### WHAT THE TASK ASKS
Show all lines that include the string "axes"; copy each one.

### MATERIAL SHOWN

[start]

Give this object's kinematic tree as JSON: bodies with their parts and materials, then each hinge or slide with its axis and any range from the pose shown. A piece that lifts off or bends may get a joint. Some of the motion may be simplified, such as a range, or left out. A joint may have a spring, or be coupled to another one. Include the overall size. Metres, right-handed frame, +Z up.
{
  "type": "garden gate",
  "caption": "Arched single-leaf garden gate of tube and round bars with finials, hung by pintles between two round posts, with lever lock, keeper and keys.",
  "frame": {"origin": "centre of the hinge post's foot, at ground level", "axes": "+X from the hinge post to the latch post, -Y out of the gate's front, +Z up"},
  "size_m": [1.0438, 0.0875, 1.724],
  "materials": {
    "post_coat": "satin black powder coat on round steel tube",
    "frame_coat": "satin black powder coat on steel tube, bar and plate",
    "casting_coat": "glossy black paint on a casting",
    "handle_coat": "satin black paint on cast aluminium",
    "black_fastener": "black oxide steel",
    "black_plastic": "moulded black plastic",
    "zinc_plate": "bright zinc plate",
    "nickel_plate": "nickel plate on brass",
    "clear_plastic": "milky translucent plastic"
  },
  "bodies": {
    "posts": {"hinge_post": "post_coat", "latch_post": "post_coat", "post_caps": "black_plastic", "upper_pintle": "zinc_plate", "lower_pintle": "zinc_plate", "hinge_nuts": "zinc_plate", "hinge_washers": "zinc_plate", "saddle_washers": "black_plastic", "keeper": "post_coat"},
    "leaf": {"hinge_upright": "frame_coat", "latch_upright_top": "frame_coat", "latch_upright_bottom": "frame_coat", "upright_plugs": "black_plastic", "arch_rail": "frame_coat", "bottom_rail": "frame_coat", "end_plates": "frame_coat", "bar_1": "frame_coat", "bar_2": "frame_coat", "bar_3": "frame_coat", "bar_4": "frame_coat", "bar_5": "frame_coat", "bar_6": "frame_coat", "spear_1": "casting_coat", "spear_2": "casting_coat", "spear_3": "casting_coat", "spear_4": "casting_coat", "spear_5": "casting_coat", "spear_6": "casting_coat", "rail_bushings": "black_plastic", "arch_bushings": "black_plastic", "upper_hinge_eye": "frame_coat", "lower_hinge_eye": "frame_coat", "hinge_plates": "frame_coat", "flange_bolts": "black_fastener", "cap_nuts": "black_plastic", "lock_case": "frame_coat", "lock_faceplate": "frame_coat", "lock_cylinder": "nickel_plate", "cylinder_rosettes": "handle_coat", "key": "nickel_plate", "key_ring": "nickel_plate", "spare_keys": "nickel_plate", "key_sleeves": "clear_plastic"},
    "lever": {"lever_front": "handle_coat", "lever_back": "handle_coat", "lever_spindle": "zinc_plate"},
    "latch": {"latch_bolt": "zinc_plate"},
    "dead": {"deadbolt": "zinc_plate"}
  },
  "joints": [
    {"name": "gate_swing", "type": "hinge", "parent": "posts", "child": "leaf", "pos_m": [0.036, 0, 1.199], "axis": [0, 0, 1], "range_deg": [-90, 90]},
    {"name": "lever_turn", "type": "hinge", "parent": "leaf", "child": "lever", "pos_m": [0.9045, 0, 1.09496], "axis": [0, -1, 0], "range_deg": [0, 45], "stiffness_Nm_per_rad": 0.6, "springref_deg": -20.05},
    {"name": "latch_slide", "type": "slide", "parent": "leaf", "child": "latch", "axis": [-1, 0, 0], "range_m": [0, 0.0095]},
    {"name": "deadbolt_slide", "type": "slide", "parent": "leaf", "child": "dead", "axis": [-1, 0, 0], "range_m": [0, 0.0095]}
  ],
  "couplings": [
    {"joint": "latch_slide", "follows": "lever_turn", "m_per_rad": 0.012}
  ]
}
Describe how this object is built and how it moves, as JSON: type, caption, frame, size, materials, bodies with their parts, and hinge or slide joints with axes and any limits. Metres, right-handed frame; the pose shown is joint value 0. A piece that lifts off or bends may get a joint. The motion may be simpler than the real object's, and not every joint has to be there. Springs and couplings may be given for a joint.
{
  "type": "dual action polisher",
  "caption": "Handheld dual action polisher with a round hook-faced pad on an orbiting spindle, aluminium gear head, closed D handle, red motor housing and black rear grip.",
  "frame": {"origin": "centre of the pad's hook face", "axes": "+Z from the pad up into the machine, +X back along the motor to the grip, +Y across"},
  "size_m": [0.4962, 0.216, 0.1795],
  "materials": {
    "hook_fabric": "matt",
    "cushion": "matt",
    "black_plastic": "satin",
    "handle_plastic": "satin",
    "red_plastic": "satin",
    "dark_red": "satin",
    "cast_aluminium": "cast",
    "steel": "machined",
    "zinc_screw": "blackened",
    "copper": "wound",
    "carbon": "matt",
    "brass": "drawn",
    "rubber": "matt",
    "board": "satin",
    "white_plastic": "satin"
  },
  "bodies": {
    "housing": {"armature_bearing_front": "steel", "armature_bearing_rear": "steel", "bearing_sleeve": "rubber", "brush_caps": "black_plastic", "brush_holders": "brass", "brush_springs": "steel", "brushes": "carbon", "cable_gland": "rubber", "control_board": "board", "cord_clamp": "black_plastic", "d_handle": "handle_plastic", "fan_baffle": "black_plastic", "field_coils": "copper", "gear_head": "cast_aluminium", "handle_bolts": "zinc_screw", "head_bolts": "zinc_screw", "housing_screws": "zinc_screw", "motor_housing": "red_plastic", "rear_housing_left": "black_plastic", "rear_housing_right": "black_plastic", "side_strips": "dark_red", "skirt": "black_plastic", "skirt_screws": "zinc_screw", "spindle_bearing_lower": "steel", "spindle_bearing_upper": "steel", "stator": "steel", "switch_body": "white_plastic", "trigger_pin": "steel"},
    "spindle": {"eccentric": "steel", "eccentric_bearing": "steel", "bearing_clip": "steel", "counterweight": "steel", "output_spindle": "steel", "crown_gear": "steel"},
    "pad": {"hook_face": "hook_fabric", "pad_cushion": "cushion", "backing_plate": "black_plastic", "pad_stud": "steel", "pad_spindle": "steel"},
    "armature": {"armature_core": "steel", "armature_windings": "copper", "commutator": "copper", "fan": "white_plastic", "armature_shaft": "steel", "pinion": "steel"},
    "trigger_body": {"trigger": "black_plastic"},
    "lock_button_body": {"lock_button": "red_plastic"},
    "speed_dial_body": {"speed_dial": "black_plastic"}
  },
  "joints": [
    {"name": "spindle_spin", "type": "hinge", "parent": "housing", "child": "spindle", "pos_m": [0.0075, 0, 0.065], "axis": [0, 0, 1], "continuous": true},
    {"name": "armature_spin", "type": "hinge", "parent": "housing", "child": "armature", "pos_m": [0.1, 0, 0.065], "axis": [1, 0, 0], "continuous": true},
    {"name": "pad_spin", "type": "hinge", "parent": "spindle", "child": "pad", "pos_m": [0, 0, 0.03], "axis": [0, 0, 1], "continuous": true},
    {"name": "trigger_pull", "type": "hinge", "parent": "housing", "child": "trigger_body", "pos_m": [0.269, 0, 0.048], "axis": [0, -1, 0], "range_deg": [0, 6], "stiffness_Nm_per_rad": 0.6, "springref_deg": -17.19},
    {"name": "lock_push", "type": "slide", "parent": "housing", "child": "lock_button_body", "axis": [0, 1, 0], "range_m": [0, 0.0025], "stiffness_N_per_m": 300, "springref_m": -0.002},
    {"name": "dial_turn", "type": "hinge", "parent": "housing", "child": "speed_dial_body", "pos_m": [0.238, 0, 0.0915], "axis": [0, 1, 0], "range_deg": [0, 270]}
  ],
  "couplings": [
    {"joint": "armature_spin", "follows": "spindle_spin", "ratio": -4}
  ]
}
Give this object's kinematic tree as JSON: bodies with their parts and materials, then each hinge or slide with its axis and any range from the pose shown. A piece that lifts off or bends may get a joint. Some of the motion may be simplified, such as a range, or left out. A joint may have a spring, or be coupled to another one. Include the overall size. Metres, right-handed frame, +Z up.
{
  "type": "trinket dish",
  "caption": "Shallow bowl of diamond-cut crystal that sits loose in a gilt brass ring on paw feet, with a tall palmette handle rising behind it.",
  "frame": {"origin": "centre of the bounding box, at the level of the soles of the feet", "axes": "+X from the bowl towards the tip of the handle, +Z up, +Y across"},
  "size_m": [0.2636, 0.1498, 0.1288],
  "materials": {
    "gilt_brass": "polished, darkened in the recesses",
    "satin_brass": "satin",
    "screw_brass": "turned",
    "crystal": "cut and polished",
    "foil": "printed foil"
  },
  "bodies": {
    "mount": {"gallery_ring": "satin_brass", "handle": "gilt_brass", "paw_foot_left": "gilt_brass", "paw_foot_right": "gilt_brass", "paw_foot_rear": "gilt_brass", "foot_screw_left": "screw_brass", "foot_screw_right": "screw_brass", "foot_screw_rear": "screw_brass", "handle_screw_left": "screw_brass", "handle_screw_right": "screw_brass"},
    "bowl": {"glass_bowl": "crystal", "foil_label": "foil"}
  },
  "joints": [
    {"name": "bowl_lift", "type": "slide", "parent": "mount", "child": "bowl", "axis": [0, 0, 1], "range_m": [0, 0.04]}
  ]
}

[end]

### RESULT
  "frame": {"origin": "centre of the hinge post's foot, at ground level", "axes": "+X from the hinge post to the latch post, -Y out of the gate's front, +Z up"},
Describe how this object is built and how it moves, as JSON: type, caption, frame, size, materials, bodies with their parts, and hinge or slide joints with axes and any limits. Metres, right-handed frame; the pose shown is joint value 0. A piece that lifts off or bends may get a joint. The motion may be simpler than the real object's, and not every joint has to be there. Springs and couplings may be given for a joint.
  "frame": {"origin": "centre of the pad's hook face", "axes": "+Z from the pad up into the machine, +X back along the motor to the grip, +Y across"},
  "frame": {"origin": "centre of the bounding box, at the level of the soles of the feet", "axes": "+X from the bowl towards the tip of the handle, +Z up, +Y across"},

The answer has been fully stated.